◆ TASK BRIEF
Restate the opening lines of the material below word for word, stopping after the line that contains "a slanted tip.".

***** DATA PROVIDED *****

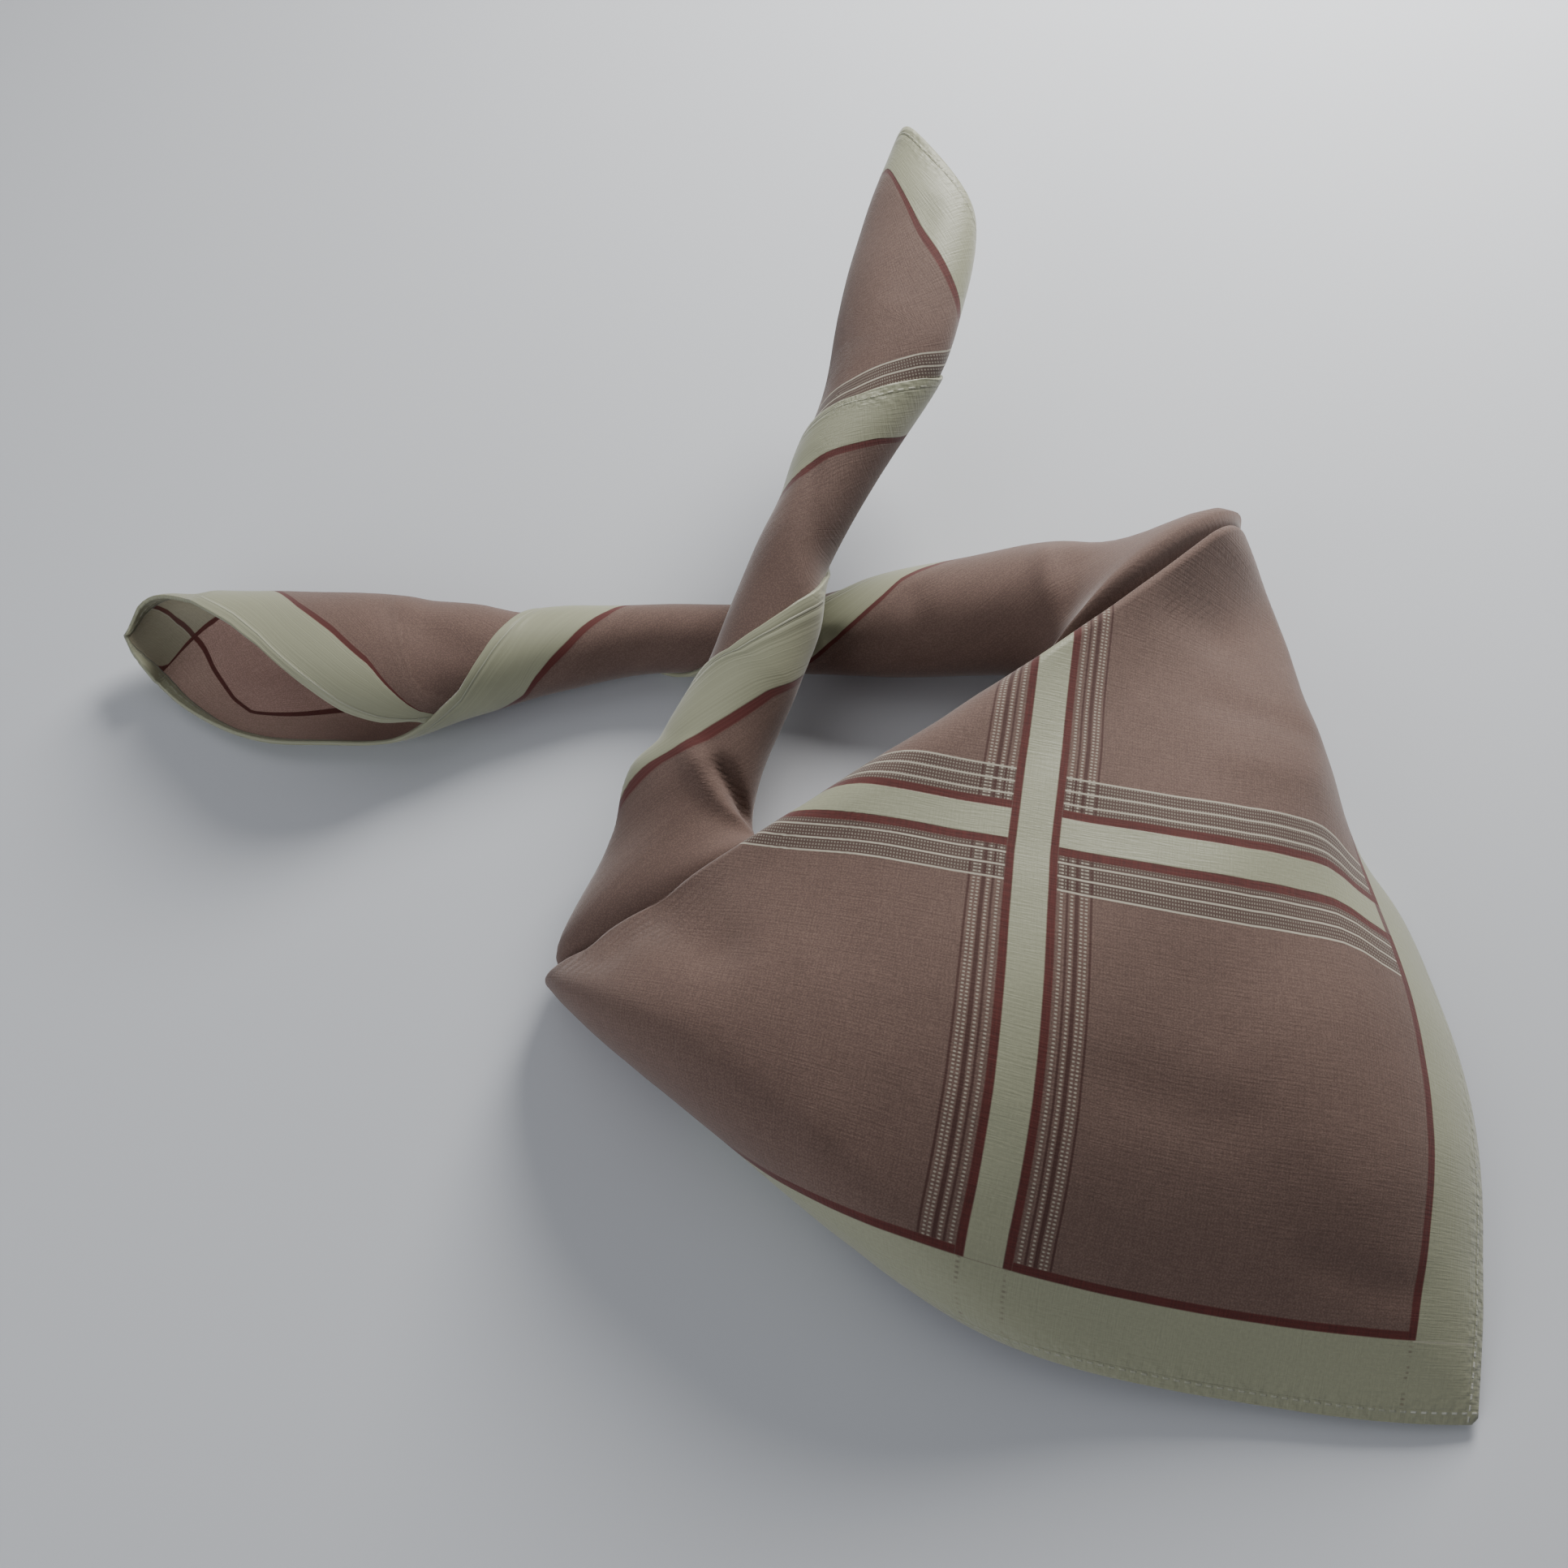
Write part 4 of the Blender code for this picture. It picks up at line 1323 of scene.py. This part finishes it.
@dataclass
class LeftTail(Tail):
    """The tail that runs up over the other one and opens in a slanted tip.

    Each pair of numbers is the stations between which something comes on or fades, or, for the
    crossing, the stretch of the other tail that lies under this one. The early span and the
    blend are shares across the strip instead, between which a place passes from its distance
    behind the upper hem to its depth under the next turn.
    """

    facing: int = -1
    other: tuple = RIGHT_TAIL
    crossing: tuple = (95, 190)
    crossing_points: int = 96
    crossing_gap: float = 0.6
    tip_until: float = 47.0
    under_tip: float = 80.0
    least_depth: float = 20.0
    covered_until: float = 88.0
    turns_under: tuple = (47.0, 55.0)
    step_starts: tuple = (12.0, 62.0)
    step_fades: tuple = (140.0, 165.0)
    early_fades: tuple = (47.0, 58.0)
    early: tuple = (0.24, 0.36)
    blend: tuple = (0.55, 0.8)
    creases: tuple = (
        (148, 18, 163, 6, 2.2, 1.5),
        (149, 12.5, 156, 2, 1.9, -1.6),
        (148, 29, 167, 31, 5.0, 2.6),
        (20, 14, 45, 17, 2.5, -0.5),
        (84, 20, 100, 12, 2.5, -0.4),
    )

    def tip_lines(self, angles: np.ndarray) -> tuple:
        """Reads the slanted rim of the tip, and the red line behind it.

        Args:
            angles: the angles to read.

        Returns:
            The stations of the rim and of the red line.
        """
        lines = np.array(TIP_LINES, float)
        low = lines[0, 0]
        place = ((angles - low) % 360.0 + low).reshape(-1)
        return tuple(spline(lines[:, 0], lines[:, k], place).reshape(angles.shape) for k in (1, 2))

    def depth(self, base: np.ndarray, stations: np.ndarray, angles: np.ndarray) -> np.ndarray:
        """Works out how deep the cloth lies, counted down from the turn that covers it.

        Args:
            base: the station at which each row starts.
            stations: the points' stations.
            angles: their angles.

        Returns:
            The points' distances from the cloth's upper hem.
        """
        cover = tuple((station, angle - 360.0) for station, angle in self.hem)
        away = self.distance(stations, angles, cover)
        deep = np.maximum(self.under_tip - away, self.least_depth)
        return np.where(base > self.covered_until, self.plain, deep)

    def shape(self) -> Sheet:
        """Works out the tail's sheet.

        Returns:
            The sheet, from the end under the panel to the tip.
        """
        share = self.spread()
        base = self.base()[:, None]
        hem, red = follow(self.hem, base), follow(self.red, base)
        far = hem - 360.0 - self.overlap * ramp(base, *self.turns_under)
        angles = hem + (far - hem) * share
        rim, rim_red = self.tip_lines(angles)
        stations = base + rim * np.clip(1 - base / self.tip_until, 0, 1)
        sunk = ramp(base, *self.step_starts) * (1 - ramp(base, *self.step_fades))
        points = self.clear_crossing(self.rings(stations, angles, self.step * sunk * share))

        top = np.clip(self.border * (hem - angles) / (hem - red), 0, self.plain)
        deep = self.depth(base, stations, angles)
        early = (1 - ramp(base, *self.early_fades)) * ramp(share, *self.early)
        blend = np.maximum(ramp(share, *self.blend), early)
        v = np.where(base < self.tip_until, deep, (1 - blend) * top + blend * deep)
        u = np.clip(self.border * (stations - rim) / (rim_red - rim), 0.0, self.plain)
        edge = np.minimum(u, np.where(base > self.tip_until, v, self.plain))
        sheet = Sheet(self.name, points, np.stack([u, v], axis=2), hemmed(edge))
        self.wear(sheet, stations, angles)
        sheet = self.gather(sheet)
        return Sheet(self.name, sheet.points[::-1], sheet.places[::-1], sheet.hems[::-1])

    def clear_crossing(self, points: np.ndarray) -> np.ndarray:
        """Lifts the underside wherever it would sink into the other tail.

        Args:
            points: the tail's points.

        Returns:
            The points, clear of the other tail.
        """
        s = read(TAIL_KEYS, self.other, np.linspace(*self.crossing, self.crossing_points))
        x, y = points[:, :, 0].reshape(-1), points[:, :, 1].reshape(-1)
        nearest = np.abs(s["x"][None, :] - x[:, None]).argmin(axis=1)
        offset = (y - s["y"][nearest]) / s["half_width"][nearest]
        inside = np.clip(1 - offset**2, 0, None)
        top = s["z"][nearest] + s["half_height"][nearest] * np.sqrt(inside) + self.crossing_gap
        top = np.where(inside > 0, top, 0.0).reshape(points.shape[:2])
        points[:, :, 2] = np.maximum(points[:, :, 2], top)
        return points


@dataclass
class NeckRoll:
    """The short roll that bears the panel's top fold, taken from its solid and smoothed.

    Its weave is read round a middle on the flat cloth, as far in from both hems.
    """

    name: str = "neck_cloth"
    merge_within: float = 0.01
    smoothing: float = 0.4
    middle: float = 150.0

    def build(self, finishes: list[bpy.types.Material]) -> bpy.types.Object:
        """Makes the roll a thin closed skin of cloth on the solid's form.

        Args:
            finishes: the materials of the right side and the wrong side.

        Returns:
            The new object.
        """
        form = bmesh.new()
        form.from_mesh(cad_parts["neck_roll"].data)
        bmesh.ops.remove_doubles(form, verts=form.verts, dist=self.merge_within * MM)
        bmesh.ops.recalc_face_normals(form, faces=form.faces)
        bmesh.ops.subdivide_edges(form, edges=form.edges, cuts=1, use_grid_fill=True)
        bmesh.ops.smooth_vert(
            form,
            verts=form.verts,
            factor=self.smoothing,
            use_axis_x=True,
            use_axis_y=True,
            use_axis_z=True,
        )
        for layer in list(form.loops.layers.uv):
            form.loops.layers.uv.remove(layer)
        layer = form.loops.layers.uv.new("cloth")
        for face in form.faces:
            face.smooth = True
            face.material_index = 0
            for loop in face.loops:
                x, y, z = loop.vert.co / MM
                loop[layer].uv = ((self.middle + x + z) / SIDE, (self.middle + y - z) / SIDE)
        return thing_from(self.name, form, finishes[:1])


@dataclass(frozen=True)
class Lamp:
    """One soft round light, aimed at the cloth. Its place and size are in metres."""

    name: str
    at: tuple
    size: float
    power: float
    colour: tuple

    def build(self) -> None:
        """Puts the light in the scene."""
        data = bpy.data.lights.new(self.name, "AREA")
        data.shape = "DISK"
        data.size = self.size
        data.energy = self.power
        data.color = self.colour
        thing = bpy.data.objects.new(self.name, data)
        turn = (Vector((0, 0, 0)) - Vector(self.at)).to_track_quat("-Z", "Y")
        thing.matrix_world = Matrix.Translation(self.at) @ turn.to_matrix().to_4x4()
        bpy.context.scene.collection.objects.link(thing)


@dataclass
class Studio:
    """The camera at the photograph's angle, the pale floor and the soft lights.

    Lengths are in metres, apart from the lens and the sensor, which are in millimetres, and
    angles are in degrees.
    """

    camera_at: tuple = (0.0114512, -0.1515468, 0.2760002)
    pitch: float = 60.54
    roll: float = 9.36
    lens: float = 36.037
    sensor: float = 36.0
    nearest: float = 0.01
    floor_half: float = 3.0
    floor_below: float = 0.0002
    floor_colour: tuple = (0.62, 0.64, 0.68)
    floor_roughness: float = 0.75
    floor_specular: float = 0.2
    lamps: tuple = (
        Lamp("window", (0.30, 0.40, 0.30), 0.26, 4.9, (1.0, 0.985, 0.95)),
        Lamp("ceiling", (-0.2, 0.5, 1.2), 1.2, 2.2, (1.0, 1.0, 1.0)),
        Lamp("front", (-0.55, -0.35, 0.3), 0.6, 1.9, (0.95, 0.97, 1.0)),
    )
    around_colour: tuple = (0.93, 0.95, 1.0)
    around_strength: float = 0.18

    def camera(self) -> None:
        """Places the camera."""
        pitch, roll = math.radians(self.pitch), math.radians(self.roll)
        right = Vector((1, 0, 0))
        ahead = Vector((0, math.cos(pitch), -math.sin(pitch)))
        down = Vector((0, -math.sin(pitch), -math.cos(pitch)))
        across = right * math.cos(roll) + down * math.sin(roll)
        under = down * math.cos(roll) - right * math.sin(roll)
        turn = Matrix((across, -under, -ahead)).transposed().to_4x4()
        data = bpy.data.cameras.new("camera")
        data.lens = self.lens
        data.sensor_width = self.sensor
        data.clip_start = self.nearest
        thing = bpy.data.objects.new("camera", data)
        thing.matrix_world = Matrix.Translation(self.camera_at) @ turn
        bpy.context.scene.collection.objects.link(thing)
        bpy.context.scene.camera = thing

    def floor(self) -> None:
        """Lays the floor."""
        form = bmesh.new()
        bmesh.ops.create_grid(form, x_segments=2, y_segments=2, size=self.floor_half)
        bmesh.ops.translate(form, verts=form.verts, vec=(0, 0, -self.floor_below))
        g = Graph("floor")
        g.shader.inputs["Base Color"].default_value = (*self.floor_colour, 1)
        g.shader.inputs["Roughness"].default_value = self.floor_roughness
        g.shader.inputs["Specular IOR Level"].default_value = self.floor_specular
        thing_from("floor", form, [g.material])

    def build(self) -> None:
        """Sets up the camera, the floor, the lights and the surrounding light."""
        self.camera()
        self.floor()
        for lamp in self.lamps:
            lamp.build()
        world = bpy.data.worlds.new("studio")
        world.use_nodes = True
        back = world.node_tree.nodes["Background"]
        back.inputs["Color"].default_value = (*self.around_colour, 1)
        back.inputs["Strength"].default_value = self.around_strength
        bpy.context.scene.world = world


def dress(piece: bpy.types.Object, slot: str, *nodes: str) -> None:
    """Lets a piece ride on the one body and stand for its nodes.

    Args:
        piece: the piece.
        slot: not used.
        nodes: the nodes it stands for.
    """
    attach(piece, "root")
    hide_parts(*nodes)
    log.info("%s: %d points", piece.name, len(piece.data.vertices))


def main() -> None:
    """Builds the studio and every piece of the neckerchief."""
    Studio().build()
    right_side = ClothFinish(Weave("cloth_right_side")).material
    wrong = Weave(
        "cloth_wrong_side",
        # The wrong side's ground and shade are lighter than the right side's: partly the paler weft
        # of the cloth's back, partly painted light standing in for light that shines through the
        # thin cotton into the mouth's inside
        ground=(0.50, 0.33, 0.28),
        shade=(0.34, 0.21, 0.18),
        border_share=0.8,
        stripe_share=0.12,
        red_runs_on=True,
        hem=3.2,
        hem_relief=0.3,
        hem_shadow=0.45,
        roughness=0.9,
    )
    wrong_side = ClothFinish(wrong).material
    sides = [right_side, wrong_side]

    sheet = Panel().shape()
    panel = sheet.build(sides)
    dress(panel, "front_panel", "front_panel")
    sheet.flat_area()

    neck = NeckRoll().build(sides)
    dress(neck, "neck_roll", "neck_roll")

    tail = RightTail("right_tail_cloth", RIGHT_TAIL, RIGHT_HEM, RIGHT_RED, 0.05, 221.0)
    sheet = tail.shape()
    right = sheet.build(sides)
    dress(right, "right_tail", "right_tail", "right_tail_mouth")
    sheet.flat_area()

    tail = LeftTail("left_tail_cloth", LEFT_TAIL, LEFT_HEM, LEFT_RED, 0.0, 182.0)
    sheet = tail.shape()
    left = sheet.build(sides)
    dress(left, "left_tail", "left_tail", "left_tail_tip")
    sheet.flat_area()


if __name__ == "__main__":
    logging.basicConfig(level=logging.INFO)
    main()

*****

◆ WRITTEN RESPONSE
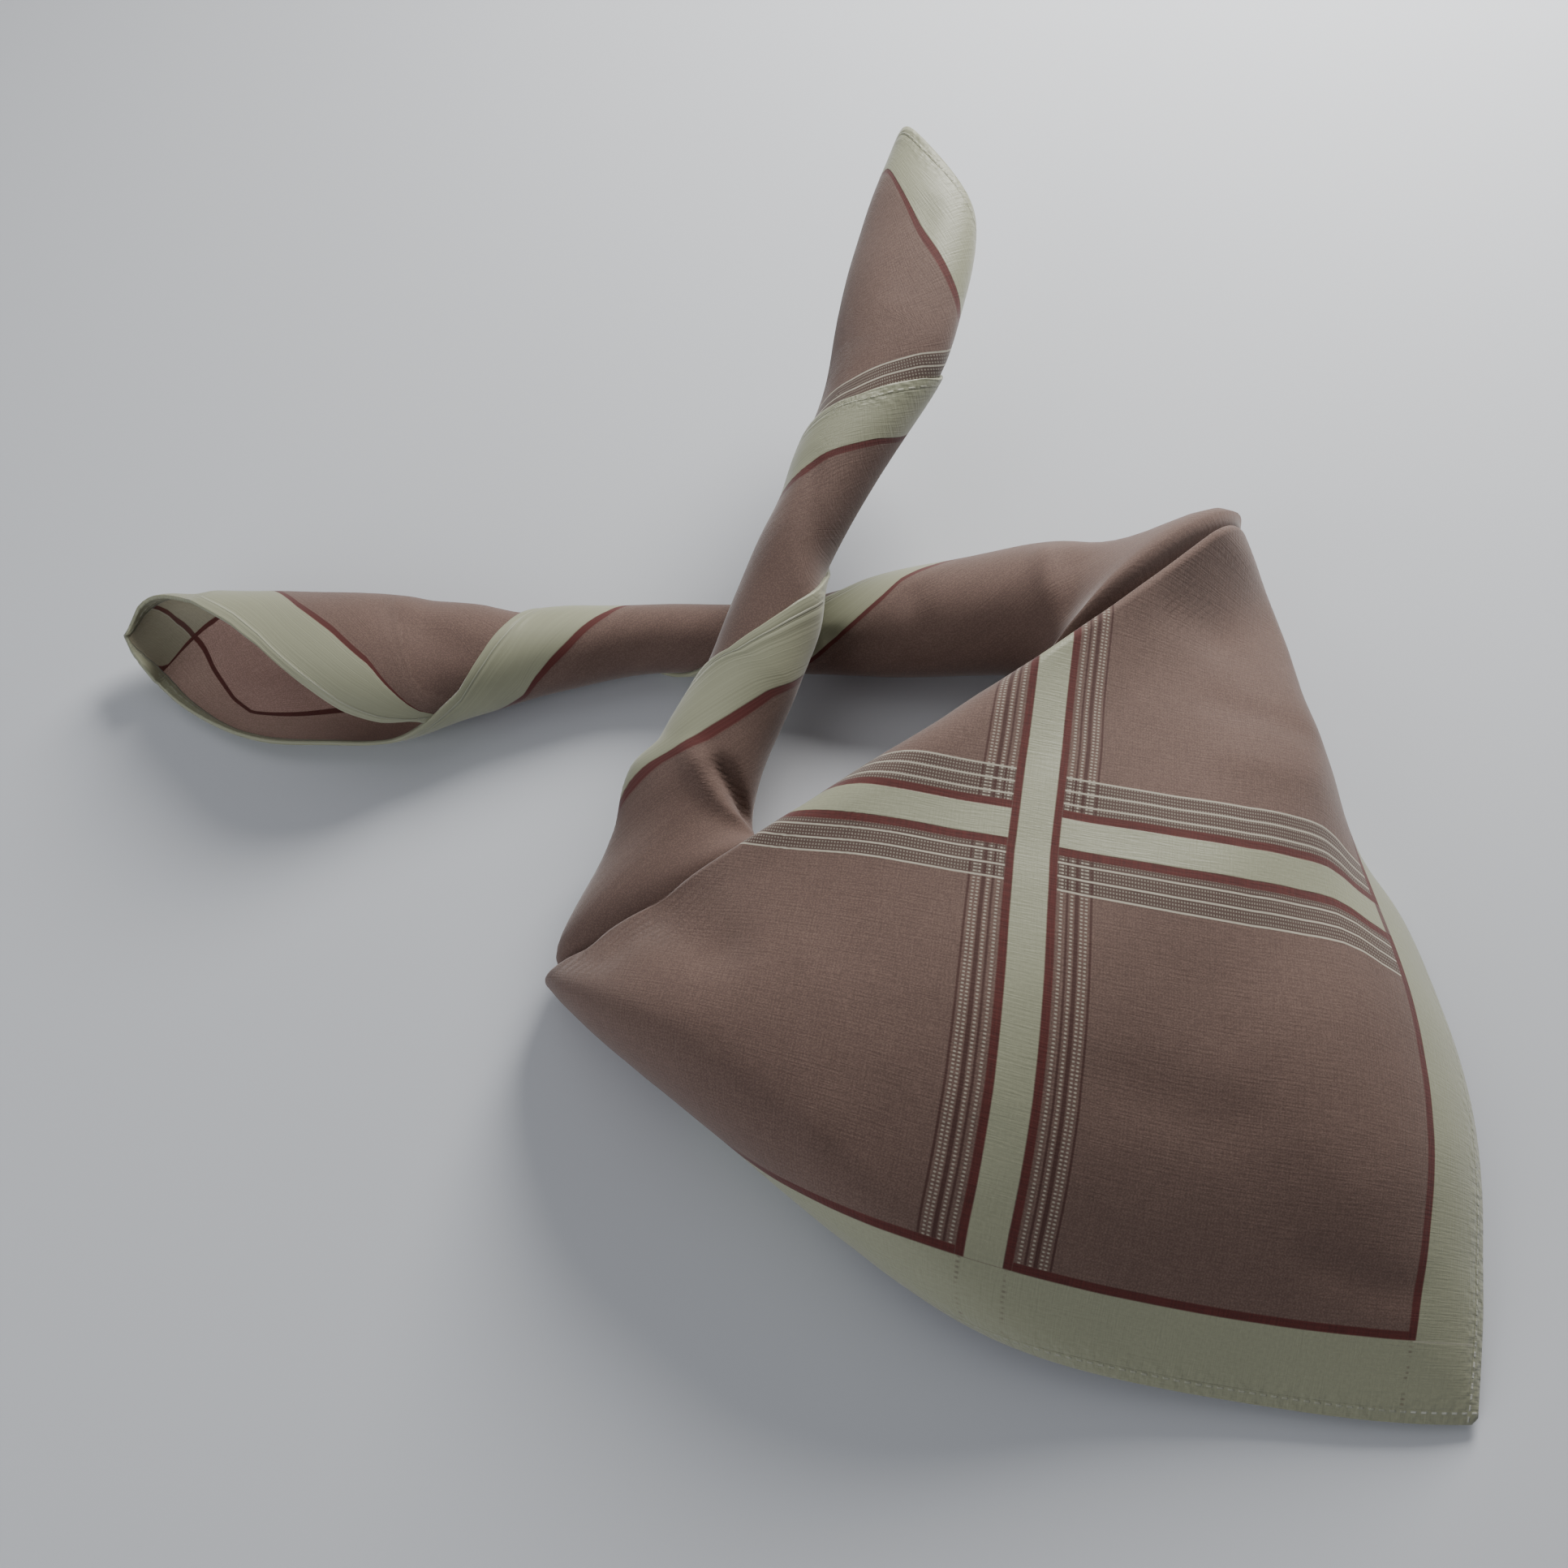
Write part 4 of the Blender code for this picture. It picks up at line 1323 of scene.py. This part finishes it.
@dataclass
class LeftTail(Tail):
    """The tail that runs up over the other one and opens in a slanted tip.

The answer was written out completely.